# [Short task]
Using the data that follows, return exactly the lines from the one that contains "# ---- free end" through the one that contains "for node in", ends included.

# [Data rows]

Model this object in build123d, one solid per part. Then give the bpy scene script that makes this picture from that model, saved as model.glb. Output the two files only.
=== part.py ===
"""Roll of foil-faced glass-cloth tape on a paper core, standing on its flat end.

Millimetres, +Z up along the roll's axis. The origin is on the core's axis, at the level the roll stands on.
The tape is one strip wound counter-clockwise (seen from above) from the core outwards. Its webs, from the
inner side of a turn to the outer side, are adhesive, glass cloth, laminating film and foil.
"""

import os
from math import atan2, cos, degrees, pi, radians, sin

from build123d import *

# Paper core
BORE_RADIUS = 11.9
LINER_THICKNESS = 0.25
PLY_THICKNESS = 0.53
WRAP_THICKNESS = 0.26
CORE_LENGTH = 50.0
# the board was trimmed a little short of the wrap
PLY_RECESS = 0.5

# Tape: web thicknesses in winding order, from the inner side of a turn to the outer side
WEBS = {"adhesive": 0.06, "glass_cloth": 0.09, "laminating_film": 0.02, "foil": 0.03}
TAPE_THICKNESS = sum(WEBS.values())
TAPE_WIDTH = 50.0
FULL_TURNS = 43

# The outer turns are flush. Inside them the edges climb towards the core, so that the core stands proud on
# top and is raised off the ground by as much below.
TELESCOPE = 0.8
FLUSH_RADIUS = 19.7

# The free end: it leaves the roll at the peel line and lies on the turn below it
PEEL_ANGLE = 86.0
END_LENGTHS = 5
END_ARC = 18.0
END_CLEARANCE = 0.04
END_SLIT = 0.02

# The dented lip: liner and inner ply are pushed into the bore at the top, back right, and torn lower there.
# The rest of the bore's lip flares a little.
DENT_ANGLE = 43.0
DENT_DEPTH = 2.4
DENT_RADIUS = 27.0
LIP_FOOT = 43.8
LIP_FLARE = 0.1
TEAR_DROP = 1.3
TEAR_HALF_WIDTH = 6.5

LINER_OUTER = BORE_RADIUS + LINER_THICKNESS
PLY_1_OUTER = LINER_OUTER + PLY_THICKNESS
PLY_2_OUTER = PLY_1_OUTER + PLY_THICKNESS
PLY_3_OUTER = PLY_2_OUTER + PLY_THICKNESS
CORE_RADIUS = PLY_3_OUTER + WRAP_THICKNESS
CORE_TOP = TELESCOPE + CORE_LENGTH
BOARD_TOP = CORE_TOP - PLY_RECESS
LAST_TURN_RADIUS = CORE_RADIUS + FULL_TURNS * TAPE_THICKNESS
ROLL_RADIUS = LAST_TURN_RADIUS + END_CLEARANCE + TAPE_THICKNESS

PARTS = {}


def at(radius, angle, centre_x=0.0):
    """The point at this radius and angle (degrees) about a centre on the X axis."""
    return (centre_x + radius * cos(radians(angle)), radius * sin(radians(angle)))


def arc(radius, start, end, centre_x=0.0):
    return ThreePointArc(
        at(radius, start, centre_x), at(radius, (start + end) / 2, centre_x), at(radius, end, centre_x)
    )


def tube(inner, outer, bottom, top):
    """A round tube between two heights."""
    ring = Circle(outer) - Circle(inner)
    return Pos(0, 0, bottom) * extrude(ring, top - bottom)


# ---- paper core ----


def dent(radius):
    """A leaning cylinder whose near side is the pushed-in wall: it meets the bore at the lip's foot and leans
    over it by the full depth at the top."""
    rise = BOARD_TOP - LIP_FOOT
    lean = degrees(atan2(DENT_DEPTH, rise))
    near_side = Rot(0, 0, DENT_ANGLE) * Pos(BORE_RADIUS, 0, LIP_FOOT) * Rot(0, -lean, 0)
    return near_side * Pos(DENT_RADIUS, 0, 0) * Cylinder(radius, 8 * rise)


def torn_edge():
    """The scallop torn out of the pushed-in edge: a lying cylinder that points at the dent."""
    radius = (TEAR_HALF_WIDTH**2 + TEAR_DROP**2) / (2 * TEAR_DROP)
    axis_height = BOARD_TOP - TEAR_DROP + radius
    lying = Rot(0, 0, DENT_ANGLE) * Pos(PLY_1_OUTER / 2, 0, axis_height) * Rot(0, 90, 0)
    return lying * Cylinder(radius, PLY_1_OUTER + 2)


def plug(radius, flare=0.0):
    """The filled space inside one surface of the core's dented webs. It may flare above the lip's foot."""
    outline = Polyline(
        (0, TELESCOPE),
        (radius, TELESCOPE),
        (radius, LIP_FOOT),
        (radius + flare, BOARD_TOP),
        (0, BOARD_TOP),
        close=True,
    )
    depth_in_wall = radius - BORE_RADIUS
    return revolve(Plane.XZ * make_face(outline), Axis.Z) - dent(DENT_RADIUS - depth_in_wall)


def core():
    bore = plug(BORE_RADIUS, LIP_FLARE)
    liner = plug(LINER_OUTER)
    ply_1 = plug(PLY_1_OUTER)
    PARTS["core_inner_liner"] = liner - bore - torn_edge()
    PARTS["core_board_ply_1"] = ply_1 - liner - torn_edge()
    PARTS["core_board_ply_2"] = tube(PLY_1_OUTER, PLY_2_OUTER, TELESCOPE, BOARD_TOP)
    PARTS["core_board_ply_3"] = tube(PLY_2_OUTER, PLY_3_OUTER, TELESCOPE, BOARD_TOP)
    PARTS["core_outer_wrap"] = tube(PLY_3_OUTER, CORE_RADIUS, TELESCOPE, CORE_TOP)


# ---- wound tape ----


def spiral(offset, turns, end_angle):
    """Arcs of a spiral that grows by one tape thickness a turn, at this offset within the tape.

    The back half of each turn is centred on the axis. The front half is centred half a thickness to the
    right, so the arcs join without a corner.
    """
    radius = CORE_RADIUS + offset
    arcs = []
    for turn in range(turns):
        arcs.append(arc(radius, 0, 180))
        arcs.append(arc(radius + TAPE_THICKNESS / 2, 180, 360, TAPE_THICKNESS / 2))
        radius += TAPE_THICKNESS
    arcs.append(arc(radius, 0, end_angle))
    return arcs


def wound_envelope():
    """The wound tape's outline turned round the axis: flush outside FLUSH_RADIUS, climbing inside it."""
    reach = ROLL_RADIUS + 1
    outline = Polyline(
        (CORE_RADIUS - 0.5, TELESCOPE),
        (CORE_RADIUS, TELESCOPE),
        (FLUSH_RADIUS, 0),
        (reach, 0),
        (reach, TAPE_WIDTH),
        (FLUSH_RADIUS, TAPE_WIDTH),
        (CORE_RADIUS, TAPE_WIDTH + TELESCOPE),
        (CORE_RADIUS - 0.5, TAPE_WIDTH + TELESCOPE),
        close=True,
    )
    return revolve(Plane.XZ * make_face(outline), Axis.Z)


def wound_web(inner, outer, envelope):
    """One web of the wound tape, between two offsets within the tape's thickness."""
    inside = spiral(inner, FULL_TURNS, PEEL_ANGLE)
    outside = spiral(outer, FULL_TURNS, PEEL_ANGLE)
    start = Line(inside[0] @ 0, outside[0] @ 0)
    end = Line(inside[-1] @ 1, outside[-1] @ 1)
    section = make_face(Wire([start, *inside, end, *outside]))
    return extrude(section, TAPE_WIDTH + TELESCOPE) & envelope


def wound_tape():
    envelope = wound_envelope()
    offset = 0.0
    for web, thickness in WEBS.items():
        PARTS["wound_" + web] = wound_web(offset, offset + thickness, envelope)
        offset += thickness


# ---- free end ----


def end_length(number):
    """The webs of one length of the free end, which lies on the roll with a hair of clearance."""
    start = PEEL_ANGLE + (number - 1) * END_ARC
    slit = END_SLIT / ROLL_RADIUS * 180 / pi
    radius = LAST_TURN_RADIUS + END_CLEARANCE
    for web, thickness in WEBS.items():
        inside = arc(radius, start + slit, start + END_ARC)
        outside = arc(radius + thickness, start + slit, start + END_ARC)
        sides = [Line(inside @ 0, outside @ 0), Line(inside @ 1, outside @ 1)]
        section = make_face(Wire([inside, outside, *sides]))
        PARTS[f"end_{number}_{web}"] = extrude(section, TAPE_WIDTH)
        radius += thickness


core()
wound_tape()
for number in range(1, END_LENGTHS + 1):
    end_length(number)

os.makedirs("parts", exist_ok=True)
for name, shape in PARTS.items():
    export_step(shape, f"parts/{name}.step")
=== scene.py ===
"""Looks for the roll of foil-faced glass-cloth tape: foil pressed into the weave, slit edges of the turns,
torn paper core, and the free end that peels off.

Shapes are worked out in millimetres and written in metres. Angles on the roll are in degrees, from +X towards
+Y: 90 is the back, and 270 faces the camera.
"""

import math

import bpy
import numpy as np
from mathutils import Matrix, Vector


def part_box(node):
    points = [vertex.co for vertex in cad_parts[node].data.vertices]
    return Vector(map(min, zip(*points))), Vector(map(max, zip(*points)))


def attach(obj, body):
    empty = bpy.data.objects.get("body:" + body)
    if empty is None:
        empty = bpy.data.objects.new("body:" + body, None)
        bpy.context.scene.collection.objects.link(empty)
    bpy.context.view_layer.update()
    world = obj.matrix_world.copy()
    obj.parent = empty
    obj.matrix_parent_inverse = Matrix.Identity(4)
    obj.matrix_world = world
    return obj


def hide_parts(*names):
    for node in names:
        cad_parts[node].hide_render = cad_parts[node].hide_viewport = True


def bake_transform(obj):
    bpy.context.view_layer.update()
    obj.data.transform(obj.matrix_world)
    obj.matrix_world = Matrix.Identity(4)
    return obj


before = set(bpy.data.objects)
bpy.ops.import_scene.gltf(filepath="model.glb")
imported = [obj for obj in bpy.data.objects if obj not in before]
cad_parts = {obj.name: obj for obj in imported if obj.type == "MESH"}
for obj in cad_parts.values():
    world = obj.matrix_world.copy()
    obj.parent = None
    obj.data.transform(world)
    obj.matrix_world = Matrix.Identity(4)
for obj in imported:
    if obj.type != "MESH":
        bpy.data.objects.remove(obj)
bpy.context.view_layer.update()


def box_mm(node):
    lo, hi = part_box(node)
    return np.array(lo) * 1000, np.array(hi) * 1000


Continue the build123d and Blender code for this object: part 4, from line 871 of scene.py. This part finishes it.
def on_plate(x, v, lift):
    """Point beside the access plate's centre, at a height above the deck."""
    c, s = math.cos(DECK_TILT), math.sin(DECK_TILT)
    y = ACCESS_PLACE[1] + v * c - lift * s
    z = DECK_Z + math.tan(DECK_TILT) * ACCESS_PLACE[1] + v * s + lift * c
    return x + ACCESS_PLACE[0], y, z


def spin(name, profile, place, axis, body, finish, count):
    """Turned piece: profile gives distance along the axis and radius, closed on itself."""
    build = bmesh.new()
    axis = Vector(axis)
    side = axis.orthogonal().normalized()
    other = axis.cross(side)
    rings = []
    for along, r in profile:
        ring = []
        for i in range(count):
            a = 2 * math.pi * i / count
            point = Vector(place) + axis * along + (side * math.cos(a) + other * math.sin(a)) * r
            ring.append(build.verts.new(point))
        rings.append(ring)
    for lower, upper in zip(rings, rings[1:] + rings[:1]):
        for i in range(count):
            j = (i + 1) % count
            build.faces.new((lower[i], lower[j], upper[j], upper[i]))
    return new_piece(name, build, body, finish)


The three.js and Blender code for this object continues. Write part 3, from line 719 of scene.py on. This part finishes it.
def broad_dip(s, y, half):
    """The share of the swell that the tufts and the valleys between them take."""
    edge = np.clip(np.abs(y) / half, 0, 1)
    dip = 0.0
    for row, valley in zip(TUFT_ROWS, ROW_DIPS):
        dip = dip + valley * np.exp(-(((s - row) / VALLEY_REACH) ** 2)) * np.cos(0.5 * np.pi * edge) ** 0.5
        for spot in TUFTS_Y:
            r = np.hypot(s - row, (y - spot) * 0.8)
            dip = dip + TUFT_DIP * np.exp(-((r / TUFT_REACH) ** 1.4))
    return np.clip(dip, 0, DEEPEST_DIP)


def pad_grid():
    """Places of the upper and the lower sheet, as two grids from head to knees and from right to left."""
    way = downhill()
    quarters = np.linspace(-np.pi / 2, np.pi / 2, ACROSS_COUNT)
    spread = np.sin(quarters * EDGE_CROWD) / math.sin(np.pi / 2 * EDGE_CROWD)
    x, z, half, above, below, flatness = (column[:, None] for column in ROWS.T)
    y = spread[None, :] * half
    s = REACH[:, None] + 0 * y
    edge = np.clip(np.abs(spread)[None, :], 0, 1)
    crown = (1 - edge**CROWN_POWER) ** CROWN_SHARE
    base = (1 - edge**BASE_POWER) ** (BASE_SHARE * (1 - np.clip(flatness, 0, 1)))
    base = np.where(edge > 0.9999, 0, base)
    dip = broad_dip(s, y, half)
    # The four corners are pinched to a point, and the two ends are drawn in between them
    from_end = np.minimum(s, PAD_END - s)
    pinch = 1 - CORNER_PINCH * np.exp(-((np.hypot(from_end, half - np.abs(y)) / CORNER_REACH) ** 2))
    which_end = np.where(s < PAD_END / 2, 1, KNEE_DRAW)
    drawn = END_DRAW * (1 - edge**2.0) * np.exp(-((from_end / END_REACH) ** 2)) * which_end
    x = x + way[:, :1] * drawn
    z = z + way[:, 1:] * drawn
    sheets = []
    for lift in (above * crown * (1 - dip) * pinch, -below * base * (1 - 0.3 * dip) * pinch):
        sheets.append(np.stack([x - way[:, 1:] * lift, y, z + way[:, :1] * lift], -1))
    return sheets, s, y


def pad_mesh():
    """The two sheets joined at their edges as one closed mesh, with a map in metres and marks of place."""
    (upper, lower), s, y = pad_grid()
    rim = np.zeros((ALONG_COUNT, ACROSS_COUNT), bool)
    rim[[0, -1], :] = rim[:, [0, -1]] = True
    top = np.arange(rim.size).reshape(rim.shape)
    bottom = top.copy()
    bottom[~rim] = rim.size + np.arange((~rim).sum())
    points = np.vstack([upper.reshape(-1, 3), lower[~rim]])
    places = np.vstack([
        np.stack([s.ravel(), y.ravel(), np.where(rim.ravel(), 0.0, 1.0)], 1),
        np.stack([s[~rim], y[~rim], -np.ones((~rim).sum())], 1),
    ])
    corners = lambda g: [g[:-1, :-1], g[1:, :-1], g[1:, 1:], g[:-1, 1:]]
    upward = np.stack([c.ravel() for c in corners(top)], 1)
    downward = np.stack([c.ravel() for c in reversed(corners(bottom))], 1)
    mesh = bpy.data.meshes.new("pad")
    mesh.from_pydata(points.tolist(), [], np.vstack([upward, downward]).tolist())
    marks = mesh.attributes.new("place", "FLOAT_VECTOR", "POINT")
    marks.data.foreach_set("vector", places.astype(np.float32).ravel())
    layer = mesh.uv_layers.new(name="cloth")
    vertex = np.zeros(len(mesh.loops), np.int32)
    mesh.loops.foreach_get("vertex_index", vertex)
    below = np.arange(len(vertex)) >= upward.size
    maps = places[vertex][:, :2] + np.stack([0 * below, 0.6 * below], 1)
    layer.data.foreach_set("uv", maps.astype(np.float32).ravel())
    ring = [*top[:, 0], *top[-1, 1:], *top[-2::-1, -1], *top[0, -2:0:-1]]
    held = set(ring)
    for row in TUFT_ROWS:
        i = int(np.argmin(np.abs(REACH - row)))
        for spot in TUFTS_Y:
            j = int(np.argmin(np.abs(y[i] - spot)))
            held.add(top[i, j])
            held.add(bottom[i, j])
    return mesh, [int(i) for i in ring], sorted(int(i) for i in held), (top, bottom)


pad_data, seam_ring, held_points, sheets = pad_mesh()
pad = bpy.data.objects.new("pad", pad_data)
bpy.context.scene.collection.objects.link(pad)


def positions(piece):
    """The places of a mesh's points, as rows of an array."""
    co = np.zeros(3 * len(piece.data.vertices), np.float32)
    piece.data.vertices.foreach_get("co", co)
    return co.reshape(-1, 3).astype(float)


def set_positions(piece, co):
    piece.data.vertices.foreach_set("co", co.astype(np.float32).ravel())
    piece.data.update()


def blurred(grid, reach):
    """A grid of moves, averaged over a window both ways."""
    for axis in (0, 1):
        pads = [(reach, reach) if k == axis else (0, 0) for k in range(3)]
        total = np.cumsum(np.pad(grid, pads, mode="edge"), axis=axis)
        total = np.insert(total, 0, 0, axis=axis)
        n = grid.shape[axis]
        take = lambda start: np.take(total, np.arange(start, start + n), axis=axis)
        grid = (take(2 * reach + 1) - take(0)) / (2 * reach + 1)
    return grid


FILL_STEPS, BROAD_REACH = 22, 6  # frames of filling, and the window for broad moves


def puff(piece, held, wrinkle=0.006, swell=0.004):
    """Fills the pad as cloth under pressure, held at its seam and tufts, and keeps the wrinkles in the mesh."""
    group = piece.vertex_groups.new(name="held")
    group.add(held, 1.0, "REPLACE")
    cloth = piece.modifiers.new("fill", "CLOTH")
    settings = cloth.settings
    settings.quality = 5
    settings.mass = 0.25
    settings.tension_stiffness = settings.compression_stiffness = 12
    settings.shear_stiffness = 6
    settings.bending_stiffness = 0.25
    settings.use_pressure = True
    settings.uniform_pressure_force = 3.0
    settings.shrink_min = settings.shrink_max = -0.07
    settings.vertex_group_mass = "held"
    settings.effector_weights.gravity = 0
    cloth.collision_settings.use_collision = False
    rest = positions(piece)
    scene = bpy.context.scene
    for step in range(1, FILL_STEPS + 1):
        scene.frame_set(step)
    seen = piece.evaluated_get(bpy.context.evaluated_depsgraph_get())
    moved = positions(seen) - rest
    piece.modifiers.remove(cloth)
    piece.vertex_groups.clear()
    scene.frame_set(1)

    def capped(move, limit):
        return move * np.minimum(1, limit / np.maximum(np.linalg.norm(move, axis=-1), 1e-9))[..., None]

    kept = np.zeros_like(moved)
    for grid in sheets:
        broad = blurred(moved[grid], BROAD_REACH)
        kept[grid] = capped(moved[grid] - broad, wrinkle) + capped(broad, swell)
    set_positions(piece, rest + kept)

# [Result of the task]
# ---- free end ----


def end_length(number):
    """The webs of one length of the free end, which lies on the roll with a hair of clearance."""
    start = PEEL_ANGLE + (number - 1) * END_ARC
    slit = END_SLIT / ROLL_RADIUS * 180 / pi
    radius = LAST_TURN_RADIUS + END_CLEARANCE
    for web, thickness in WEBS.items():
        inside = arc(radius, start + slit, start + END_ARC)
        outside = arc(radius + thickness, start + slit, start + END_ARC)
        sides = [Line(inside @ 0, outside @ 0), Line(inside @ 1, outside @ 1)]
        section = make_face(Wire([inside, outside, *sides]))
        PARTS[f"end_{number}_{web}"] = extrude(section, TAPE_WIDTH)
        radius += thickness


core()
wound_tape()
for number in range(1, END_LENGTHS + 1):
    end_length(number)

os.makedirs("parts", exist_ok=True)
for name, shape in PARTS.items():
    export_step(shape, f"parts/{name}.step")
=== scene.py ===
"""Looks for the roll of foil-faced glass-cloth tape: foil pressed into the weave, slit edges of the turns,
torn paper core, and the free end that peels off.

Shapes are worked out in millimetres and written in metres. Angles on the roll are in degrees, from +X towards
+Y: 90 is the back, and 270 faces the camera.
"""

import math

import bpy
import numpy as np
from mathutils import Matrix, Vector


def part_box(node):
    points = [vertex.co for vertex in cad_parts[node].data.vertices]
    return Vector(map(min, zip(*points))), Vector(map(max, zip(*points)))


def attach(obj, body):
    empty = bpy.data.objects.get("body:" + body)
    if empty is None:
        empty = bpy.data.objects.new("body:" + body, None)
        bpy.context.scene.collection.objects.link(empty)
    bpy.context.view_layer.update()
    world = obj.matrix_world.copy()
    obj.parent = empty
    obj.matrix_parent_inverse = Matrix.Identity(4)
    obj.matrix_world = world
    return obj


def hide_parts(*names):
    for node in names:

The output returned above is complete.